Hermenéutica y subjetividad es un libro que trata de hacerse cargo justamente del peso del tiempo en la comprensión que los hombres tienen de su mundo, del enigma que la historia plantea al conocimiento, no porque se refiera a acontecimientos perdidos en un pasado inaccesible, sino justamente por su presencia olvidada e inadvertida. La filosofía, que es el tema del libro, es una actividad que tiene, en su relación con el tiempo, un alto significado en nuestra situación: movida siempre por los acicates del mundo en el que vive y no por su propia historia, tiene sin embargo una conciencia indestructible de su pasado, que forma parte ineludible de ella.
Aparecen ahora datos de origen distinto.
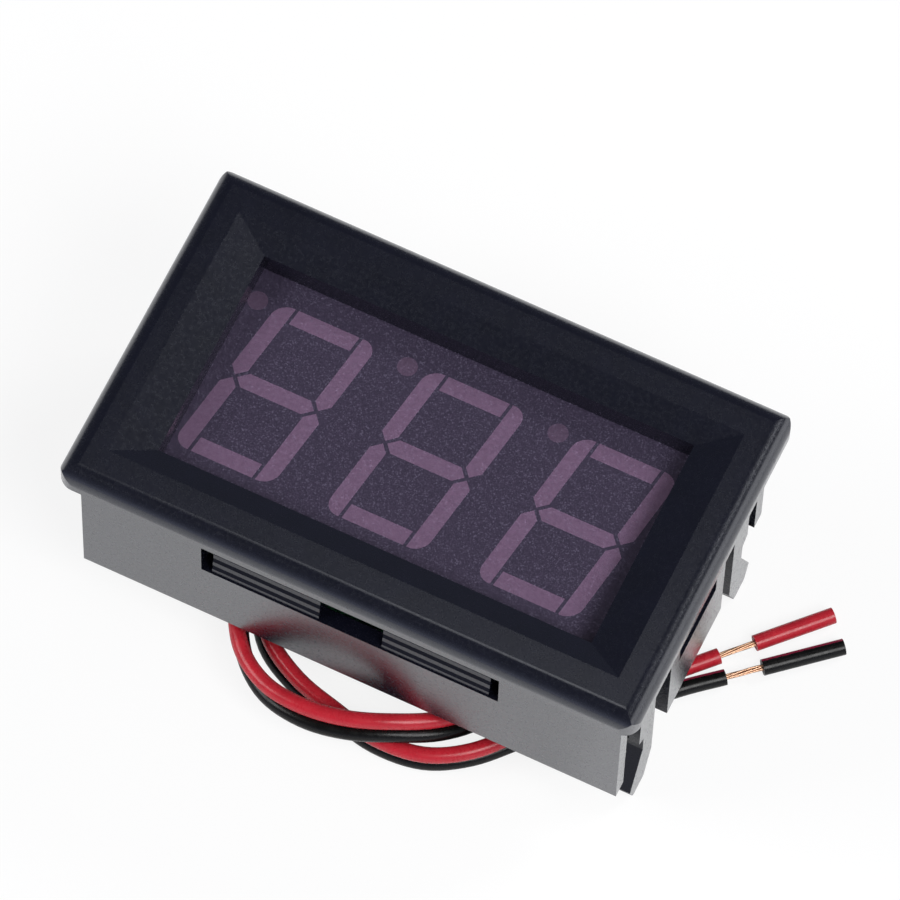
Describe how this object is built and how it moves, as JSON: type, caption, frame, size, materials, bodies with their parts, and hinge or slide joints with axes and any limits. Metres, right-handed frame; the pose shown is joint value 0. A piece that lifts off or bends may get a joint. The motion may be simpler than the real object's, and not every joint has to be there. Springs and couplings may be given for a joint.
{
  "type": "digital panel meter",
  "caption": "Snap-in digital panel meter: rectangular bezel, seven-segment display, hooked housing arms and a red and black lead pair.",
  "frame": {"origin": "centre of the bezel's rear face, the plane that seats on the panel, in the middle of the cut-out", "axes": "+Z out of the display's front face, +Y up as the display is read, +X to the reader's right"},
  "size_m": [0.057, 0.032, 0.023],
  "materials": {
    "black_abs": "satin moulded",
    "tinted_film": "smoke tinted, frosted",
    "display_face": "matt",
    "segment_epoxy": "milky",
    "potting_epoxy": "milky",
    "display_base": "matt",
    "tinned_metal": "bright tinned",
    "green_board": "solder resist",
    "black_case": "moulded epoxy",
    "yellow_case": "moulded epoxy",
    "tan_ceramic": "sintered",
    "white_case": "ceramic",
    "rotor_brass": "plain",
    "solder": "bright",
    "red_insulation": "semi-gloss",
    "black_insulation": "semi-gloss",
    "copper_strand": "bare copper"
  },
  "bodies": {
    "meter": {"housing": "black_abs", "display_film": "tinted_film", "display_shell": "display_face", "digit_left": "segment_epoxy", "digit_middle": "segment_epoxy", "digit_right": "segment_epoxy", "decimal_points": "segment_epoxy", "display_potting": "potting_epoxy", "display_base": "display_base", "display_pins": "tinned_metal", "circuit_board": "green_board", "microcontroller": "black_case", "microcontroller_legs": "tinned_metal", "voltage_regulator": "black_case", "regulator_tabs": "tinned_metal", "protection_diode": "black_case", "diode_tabs": "tinned_metal", "tantalum_capacitor": "yellow_case", "digit_transistors": "black_case", "transistor_legs": "tinned_metal", "chip_capacitors": "tan_ceramic", "chip_resistors": "black_case", "chip_end_caps": "tinned_metal", "trimmer_base": "white_case", "solder_joints": "solder", "red_lead": "red_insulation", "black_lead": "black_insulation", "red_core": "copper_strand", "black_core": "copper_strand", "red_end_sleeve": "red_insulation", "black_end_sleeve": "black_insulation"},
    "rotor": {"trimmer_rotor": "rotor_brass"}
  },
  "joints": [
    {"name": "trimmer_turn", "type": "hinge", "parent": "meter", "child": "rotor", "pos_m": [-0.0155, 0.005, -0.0118], "axis": [0, 0, 1], "range_deg": [-130, 130]}
  ]
}
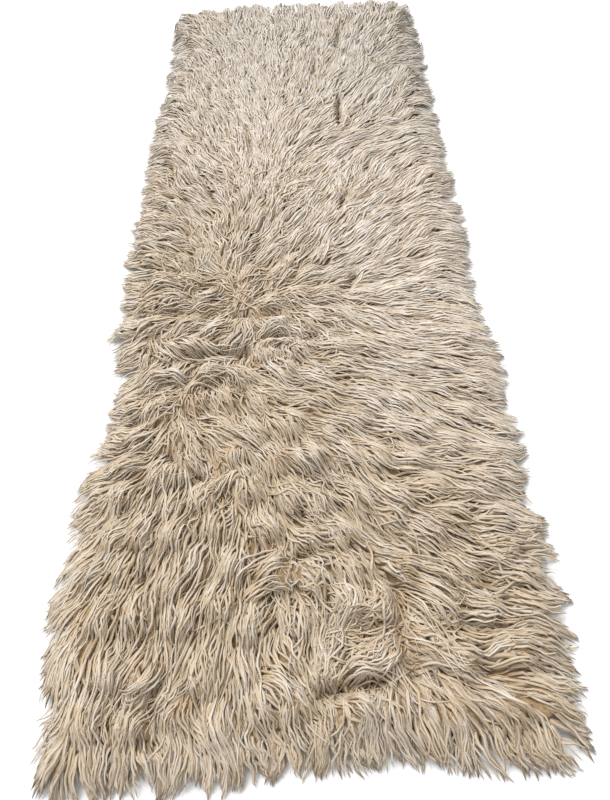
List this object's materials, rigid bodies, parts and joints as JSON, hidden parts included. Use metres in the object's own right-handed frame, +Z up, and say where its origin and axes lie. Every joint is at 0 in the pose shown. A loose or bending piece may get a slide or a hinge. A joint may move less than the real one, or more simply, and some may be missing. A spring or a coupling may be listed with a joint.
{
  "type": "flokati runner",
  "caption": "Long hand-woven wool runner with a deep shaggy pile combed into locks; lies flat on a floor.",
  "frame": {"origin": "on the floor under the middle of the rug", "axes": "+Z up out of the pile, +Y along the rug's length away from the viewer, +X across it to the viewer's right"},
  "size_m": [0.7642, 2.1348, 0.054],
  "materials": {
    "wool": "undyed cream long wool pile, matt with a faint sheen on its fibres"
  },
  "bodies": {
    "root": {"flokati_runner": "wool"}
  },
  "joints": []
}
Hermenéutica y subjetividad intenta indagar en esa doble atención al mundo real y al propio pasado, constitutiva de la filosofía, y lo hace tomando como objeto de reflexión el momento paradigmático del pensamiento del siglo XX: el cruce de la filosofía moderna de la subjetividad, cuyo modelo de racionalidad es ajeno a su propia historia, y la filosofía hermenéutica, la corriente contemporánea que ha tratado de insertar la comprensión de lo histórico en el centro del quehacer filosófico. De ese cruce se derivan enfoques renovados de viejas cuestiones, como la continuidad del tiempo histórico, el papel y el lugar de la tradición, la validez de las interpretaciones del pasado, el sentido de la verdad de las teorías filosóficas. Pero sobre todo, despierta al pensamiento para percibir que, en nuestra situación, la comprensión de la historia, lejos de apartarnos del presente, nos devuelve a él cargados de posibilidades que la inmersión en la instantaneidad nos impide ver. Nuestra propia historicidad –es lo que la actividad filosófica nos muestra—, en vez de instalarnos en la melancolía de los «viejos buenos tiempos», ensancha los horizontes del presente vivo y nos hace verlo con ojos nuevos. Y, a la vez, nos obliga a pensar qué tipo de subjetividad está dibujándose hoy entre el esfuerzo de vivir la continuidad del propio tiempo y el desconcierto en la sucesión de experiencias fugaces.